Biotech, which certainly needs cash, doesn’t return money on anything like a PE firm’s preferred timeline. But biotechs are also relatively unmined territory. Therefore cheap. That’s why you’re beginning to see major private equity players doing things private equity rules say they shouldn’t do.
Consider this progression. In 2004, KKR put something like $200 million into Jazz Pharmaceuticals—a theoretically stable, spec pharma-ish kind of investment. The financing underwrote Jazz’s takeover of the commercial-stage Orphan Medical, so KKR at least got some cash flow, which PE investors like to see. And there was no discovery risk—but certainly development risk. (Not that it's worked out brilliantly, so far. See our recent post.)
Two years later, New Mountain enables the Ikaria/Ino deal – creating a theoretically self-financing company (like Jazz, it has a commercial organization providing the requisite cash flow) but it nonetheless depends for its success on the crapshoot of discovery.
And now The Invus Group is putting $205 million into Lexicon, with the potential to add another $345 million down the road. They’ll get a minimum of 40% of the company and could end up owning far more. But now the whole thing is based on discovery – and not just me-too discovery, but Lexicon’s novel-target, novel-compound approach (see our upcoming article in the July/August IN VIVO).
In short, private equity is moving into pharma territory, funding companies the way only pharmas once could. The whole point is to build organizations of such size that a biotech can do its deals on relatively equal terms with pharma – which means that if it doesn’t get its deal price, it can walk away and do its own development and commercialization, continuing to increase its assets’ value.
The theory underlying this game is that biotechs are still leaving way too much value on the negotiating table.
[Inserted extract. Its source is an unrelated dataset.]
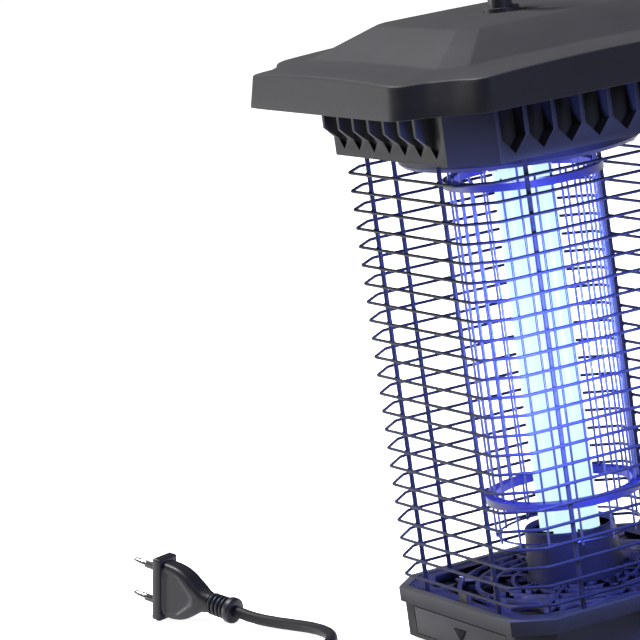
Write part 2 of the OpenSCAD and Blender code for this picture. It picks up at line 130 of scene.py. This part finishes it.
def spline(points, steps, closed=False):
    """Catmull-Rom curve through points, steps samples to a span."""
    p = np.array(points, float)
    n = len(p)
    out = []
    for i in range(n if closed else n - 1):
        if closed:
            a, b, c, d = (p[(i + k) % n] for k in (-1, 0, 1, 2))
        else:
            a, b, c, d = (p[min(max(i + k, 0), n - 1)] for k in (-1, 0, 1, 2))
        for t in np.arange(steps) / steps:
            out.append(0.5 * (2 * b + (c - a) * t + (2 * a - 5 * b + 4 * c - d) * t * t
                              + (3 * b - a - 3 * c + d) * t ** 3))
    return out if closed else out + [p[-1]]


def rounded(path, radius):
    """Path with each inner corner turned into an arc-like bend."""
    steps = 4
    p = [Vector(q) for q in path]
    out = [p[0]]
    for a, b, c in zip(p, p[1:], p[2:]):
        s, e = b + (a - b).normalized() * radius, b + (c - b).normalized() * radius
        for k in range(steps + 1):
            t = k / steps
            out.append(s * (1 - t) ** 2 + b * 2 * t * (1 - t) + e * t * t)
    return out + [p[-1]]


# ---- materials -----------------------------------------------------------------

BROAD_SCALE, BUMP_STRENGTH = 45, 0.6
GLOSS_BELOW, GLOSS_ABOVE = 0.06, 0.08
WEAR_FROM, WEAR_TO, WEAR_GAIN, WEAR_LIFT = 0.52, 0.62, 2.6, 0.02


def material(name, colour, rough, metal=0.0, grain=1400, bump=0.00004, mottle=0.12,
             wear=0.0, glow=None, coat=0.0, shine=0.35, stretch=(1, 1, 1)):
    """Finish with grain in its bump, uneven gloss and slightly uneven colour."""
    m = bpy.data.materials.new(name)
    m.use_nodes = True
    tree = m.node_tree
    new, link = tree.nodes.new, tree.links.new
    shader = tree.nodes["Principled BSDF"]
    where, scale = new("ShaderNodeTexCoord"), new("ShaderNodeMapping")
    scale.inputs["Scale"].default_value = stretch
    link(where.outputs["Object"], scale.inputs["Vector"])

    def noise(size, detail):
        n = new("ShaderNodeTexNoise")
        n.inputs["Scale"].default_value = size
        n.inputs["Detail"].default_value = detail
        link(scale.outputs["Vector"], n.inputs["Vector"])
        return n.outputs["Fac"]

    fine, broad = noise(grain, 3), noise(BROAD_SCALE, 4)
    tone = new("ShaderNodeValToRGB")
    for stop, share in zip(tone.color_ramp.elements, (1 - mottle, 1 + mottle)):
        stop.color = (*(min(1, c * share) for c in colour), 1)
    tone.color_ramp.elements[0].position, tone.color_ramp.elements[1].position = 0.3, 0.7
    link(broad, tone.inputs["Fac"])
    shown = tone.outputs["Color"]
    if wear:
        edge, near = new("ShaderNodeNewGeometry"), new("ShaderNodeMapRange")
        near.inputs["From Min"].default_value, near.inputs["From Max"].default_value = WEAR_FROM, WEAR_TO
        near.inputs["To Max"].default_value = wear
        link(edge.outputs["Pointiness"], near.inputs["Value"])
        mix = new("ShaderNodeMix")
        mix.data_type = "RGBA"
        link(near.outputs["Result"], mix.inputs["Factor"])
        link(shown, mix.inputs["A"])
        mix.inputs["B"].default_value = (*(min(1, c * WEAR_GAIN + WEAR_LIFT) for c in colour), 1)
        shown = mix.outputs["Result"]
    link(shown, shader.inputs["Base Color"])
    gloss = new("ShaderNodeMapRange")
    gloss.inputs["To Min"].default_value = rough - GLOSS_BELOW
    gloss.inputs["To Max"].default_value = rough + GLOSS_ABOVE
    link(fine, gloss.inputs["Value"])
    link(gloss.outputs["Result"], shader.inputs["Roughness"])
    relief = new("ShaderNodeBump")
    relief.inputs["Distance"].default_value = bump
    relief.inputs["Strength"].default_value = BUMP_STRENGTH
    link(fine, relief.inputs["Height"])
    link(relief.outputs["Normal"], shader.inputs["Normal"])
    shader.inputs["Metallic"].default_value = metal
    shader.inputs["Specular IOR Level"].default_value = shine
    shader.inputs["Coat Weight"].default_value = coat
    if glow:
        shader.inputs["Emission Color"].default_value = (*glow[0], 1)
        shader.inputs["Emission Strength"].default_value = glow[1]
    return m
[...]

That’s the value the PE investor needs to retain in order to counterbalance his basic disadvantage as a purely financial, not strategic, buyer. That strategic buyer—Big Pharma--can pay more for particular assets because they can do more with them (like shoring up a fading portfolio or keeping profitable and busy a sales they don’t want to lose). Can PE use its money to extract that strategic premium biotechs on their own can’t? It’s an interesting gamble: both biotech and Big Pharma need to get to know the new dice-throwers at the high-rollers’ table.